==== DATA SEGMENT

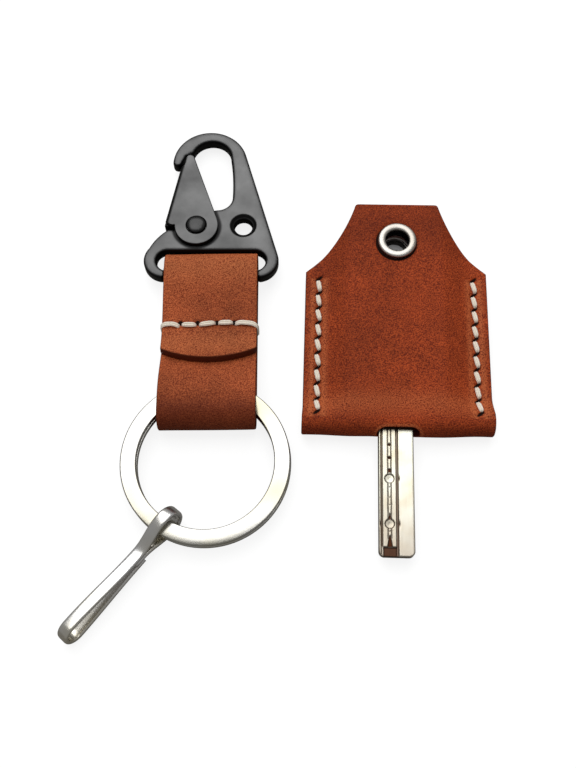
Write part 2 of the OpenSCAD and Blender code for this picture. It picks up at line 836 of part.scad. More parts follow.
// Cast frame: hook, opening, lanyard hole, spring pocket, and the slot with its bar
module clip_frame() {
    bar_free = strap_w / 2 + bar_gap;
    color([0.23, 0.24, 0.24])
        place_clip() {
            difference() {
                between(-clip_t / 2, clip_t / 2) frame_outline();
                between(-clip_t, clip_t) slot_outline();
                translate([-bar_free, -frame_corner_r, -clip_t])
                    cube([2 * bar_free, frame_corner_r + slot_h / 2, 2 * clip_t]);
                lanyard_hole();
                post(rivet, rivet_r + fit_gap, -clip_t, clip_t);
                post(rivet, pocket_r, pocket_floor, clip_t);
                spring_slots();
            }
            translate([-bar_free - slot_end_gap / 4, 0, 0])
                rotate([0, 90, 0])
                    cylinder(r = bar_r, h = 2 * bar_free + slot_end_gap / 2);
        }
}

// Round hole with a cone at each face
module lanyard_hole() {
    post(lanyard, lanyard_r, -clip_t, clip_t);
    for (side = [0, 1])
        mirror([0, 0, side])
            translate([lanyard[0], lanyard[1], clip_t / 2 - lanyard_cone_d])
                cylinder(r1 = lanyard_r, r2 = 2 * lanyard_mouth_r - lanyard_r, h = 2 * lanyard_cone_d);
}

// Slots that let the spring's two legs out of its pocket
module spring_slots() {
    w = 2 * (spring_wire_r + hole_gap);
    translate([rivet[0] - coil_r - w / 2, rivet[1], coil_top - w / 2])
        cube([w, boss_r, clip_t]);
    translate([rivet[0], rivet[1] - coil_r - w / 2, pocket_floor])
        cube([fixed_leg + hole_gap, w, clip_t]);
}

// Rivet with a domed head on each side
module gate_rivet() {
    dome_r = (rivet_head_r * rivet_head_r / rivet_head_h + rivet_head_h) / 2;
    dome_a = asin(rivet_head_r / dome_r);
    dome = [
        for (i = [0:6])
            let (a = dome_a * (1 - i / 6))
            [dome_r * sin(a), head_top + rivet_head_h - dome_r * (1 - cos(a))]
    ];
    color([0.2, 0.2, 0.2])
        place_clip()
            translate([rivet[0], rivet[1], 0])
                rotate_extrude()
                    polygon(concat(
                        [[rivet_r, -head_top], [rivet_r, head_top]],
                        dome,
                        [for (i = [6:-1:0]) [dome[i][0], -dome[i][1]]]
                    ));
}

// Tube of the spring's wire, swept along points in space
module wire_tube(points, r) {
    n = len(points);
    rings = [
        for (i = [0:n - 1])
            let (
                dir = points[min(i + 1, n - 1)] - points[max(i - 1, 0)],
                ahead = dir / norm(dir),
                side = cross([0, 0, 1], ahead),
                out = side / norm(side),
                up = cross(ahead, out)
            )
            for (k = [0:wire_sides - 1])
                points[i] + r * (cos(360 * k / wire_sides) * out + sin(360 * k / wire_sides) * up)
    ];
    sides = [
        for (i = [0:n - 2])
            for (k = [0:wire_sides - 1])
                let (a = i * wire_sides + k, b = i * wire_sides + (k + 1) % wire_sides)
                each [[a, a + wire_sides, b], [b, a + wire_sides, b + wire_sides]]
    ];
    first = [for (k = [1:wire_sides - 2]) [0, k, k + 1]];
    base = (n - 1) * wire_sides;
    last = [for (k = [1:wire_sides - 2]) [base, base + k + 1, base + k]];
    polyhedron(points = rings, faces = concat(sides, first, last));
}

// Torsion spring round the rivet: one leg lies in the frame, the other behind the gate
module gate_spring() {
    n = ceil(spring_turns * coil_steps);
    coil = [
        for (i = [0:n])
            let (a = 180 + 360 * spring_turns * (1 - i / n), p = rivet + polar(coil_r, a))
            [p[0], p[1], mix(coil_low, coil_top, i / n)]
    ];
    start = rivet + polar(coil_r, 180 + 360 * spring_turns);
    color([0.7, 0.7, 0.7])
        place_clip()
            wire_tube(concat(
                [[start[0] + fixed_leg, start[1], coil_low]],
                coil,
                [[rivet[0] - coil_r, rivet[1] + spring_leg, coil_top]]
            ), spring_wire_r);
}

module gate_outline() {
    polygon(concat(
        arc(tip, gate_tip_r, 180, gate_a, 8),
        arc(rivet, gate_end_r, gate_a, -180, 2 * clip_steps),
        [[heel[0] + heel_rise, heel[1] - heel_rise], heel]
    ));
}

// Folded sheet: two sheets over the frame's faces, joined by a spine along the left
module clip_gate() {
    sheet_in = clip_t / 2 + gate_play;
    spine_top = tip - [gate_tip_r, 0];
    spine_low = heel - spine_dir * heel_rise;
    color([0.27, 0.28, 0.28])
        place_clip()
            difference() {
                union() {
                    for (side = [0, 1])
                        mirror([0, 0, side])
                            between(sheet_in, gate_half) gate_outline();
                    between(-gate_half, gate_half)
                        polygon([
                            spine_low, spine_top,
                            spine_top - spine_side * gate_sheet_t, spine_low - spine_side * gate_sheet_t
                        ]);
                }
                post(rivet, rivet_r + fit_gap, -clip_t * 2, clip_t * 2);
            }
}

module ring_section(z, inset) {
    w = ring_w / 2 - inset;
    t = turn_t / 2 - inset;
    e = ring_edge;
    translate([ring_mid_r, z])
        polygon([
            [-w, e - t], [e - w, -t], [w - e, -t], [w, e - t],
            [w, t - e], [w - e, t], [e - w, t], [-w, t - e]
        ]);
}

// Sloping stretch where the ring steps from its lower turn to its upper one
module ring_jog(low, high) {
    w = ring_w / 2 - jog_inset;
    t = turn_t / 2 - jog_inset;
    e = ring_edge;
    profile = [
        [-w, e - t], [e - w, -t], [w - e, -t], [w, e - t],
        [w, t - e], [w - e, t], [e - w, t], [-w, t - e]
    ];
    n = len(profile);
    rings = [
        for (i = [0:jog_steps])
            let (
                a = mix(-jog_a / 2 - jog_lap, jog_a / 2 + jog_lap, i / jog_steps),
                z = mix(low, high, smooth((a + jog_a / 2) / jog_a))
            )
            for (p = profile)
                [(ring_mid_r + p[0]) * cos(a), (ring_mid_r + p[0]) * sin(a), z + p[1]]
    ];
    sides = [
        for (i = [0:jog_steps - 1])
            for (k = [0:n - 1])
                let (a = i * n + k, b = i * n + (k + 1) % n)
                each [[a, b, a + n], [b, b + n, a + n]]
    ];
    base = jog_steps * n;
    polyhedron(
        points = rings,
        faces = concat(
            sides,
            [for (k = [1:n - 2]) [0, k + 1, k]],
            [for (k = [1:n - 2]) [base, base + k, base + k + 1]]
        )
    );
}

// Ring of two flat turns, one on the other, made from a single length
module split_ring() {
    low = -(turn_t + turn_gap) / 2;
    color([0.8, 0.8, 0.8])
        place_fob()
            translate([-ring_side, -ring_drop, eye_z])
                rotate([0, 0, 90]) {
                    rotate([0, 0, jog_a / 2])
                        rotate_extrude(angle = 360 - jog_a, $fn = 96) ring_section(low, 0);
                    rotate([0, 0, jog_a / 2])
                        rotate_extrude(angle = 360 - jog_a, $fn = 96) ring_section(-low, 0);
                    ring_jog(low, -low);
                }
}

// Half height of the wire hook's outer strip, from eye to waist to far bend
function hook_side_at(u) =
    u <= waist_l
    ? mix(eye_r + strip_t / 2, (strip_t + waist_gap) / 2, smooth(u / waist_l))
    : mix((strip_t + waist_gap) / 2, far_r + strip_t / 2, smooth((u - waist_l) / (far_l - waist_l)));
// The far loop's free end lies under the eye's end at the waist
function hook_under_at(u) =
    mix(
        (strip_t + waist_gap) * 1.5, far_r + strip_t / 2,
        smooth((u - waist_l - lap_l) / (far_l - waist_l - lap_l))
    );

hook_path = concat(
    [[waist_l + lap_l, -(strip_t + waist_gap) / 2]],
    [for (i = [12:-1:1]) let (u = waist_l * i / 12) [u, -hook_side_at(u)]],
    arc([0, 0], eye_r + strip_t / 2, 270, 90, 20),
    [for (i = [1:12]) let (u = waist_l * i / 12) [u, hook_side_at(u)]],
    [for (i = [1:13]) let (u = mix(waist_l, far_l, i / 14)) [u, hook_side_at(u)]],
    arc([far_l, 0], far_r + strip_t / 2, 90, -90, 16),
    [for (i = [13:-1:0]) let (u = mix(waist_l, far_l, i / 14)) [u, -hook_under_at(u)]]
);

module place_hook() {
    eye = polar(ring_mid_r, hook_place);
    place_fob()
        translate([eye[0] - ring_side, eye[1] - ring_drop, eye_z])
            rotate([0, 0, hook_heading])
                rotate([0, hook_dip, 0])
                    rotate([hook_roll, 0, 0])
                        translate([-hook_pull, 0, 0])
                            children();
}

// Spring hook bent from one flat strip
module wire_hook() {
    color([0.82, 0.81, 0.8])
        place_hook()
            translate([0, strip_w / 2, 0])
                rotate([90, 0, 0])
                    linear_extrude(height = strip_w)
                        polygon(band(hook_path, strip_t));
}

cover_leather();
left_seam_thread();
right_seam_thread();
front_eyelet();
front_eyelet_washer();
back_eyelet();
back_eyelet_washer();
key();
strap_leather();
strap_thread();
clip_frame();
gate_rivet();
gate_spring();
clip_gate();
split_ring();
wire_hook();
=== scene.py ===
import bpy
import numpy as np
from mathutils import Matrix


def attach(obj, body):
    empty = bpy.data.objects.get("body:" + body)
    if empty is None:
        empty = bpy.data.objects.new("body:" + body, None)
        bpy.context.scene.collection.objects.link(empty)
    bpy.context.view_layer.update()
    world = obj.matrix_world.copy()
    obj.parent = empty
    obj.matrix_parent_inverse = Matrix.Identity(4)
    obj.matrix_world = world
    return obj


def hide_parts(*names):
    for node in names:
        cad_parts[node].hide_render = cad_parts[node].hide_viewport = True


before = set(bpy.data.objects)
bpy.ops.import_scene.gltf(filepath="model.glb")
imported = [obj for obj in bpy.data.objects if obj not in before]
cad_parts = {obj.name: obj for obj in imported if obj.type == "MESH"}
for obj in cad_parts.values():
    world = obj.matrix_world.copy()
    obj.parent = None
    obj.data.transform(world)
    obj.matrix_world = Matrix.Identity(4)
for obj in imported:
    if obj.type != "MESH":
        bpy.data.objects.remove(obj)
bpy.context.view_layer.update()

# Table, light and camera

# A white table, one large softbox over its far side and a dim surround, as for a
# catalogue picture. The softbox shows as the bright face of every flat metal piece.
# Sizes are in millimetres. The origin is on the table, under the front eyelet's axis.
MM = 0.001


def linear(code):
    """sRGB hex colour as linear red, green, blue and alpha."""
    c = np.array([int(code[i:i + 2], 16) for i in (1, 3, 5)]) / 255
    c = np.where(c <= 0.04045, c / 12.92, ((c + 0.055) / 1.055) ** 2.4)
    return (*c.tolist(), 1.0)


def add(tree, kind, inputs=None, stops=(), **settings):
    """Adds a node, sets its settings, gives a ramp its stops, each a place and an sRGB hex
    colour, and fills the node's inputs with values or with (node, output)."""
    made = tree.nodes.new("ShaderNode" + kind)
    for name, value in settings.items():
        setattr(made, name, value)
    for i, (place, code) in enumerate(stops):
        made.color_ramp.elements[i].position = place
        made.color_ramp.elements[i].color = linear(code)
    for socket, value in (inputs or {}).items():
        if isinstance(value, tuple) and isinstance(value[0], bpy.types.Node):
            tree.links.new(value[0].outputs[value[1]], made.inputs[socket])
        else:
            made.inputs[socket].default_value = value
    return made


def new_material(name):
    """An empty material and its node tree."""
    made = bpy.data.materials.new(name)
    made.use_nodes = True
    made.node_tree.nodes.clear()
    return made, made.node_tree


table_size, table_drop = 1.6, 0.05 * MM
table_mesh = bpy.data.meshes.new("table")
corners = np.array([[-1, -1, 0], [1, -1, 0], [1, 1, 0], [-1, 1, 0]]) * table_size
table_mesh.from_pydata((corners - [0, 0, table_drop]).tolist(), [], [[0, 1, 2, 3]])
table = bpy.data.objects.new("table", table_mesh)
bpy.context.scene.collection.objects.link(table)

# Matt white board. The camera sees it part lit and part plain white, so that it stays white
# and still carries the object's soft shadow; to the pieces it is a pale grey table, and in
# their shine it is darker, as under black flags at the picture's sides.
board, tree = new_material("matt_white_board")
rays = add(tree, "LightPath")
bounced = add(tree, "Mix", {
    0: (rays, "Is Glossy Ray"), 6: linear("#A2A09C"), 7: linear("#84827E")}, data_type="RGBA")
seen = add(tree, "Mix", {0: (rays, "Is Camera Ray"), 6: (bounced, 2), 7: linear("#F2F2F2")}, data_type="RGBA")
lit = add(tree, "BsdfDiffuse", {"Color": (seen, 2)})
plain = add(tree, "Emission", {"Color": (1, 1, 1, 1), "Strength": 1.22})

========

EXERCISE INSTRUCTIONS:
Copy out the lines that hold "values".

ANSWER TO THIS EXERCISE:
for obj in cad_parts.values():
    colour, and fills the node's inputs with values or with (node, output)."""